The most common forms of Primal Negative Beliefs are I am Not Good Enough, I am Alone, I am Not Wanted, I am afraid and I can’t do this. The process to identify this primal negative belief is by saying the negative belief out loud and observe your physical reaction when you say it. It is often a tight feeling or sensation in the throat or chest as your body struggles to release it verbally and it can manifest in the need to swallow as you attempt to hold it back. You will also attempt to distract yourself as often there is pain around the memory that has been buried since you were a child.
- Practice mindfulness
Practicing mindfulness daily will help you to observe and differentiate between your past and/or present circumstances. This practice helps you to become aware of where you are and what you are doing without being reactive to your surroundings.
Whenever a significant event happens in your life, calm your emotion first, detach then ask yourself a question, what is currently happening here vs what triggers my past event, thoughts, and emotions. Next, you need to play the role to be your detective, by tracing back how and why past event affects you and acknowledge the lesson. At that moment, you have the opportunity to accept your past and forgive yourself and others involved. Remember, every single moment and event is a unique opportunity for growth and transformation.
- Embrace self-love and self-acceptance
Contrary to common belief, self-love is not a selfish act. It is your responsibility to love yourself and is a must before you can give out love to others. Being able to love and accept yourself as enough will shift your need to look for love and attention from others which creates co-dependency in any kind of relationship, including love, work, or family relationship.
One way to embrace self-love and self-acceptance is by looking at yourself in the mirror and saying I love you or I am enough. Initially, you may feel a bit awkward, however, over time this will get easier and you will start to feel good about it.
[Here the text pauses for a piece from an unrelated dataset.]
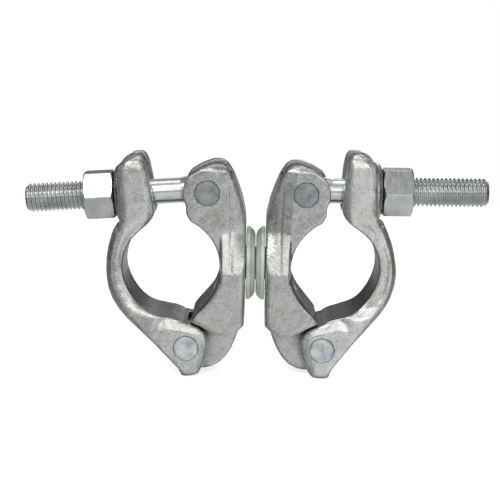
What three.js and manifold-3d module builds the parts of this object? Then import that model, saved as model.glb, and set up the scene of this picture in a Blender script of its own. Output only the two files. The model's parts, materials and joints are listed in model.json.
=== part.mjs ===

- Removing The Need To Seek For Constant Approval
We are conditioned from a very young age to feel good, worthy, and doing something right when a parent or teacher validated us. When we question authority we are scolded with “Because I Said So!”. We are taught to comply mistaking a parent’s anger as a withdrawal of love. If we either rebel or comply outwardly it is all based on the fear of not being accepted/loved. Both lead to self-sabotage. One of the main issues with chronic approval seeking is that it leaves you vulnerable to being manipulated and abused by others.
The need for being approved can be very addictive, as it gives us fake feel good and masks our insecurities. When you have a need for approval you value the beliefs, opinions, and needs of others above your own and place others’ opinions far more important to you than your own.
Your entire decision-making process is eventually taken over by your need for the approval of others. You cannot take any decisive action without their approval. You sacrifice your dreams and ambitions to have their approval. This pressure to perform and to “live up to other people’s expectations” creates an enormous amount of stress in our lives.
Being aware of why you are seeking approval from others is the key step to resolve this issue. The process can be as simple as writing a vivid description of your childhood in an autobiography.
Inner child work is an ongoing personal development process and if it’s practiced religiously will transform every area of your life. Being able to control your inner child is also the key to your inner peace, happiness, and success in life. You will also create the life experience consciously and intentionally instead of being taken through a series of random turmoil.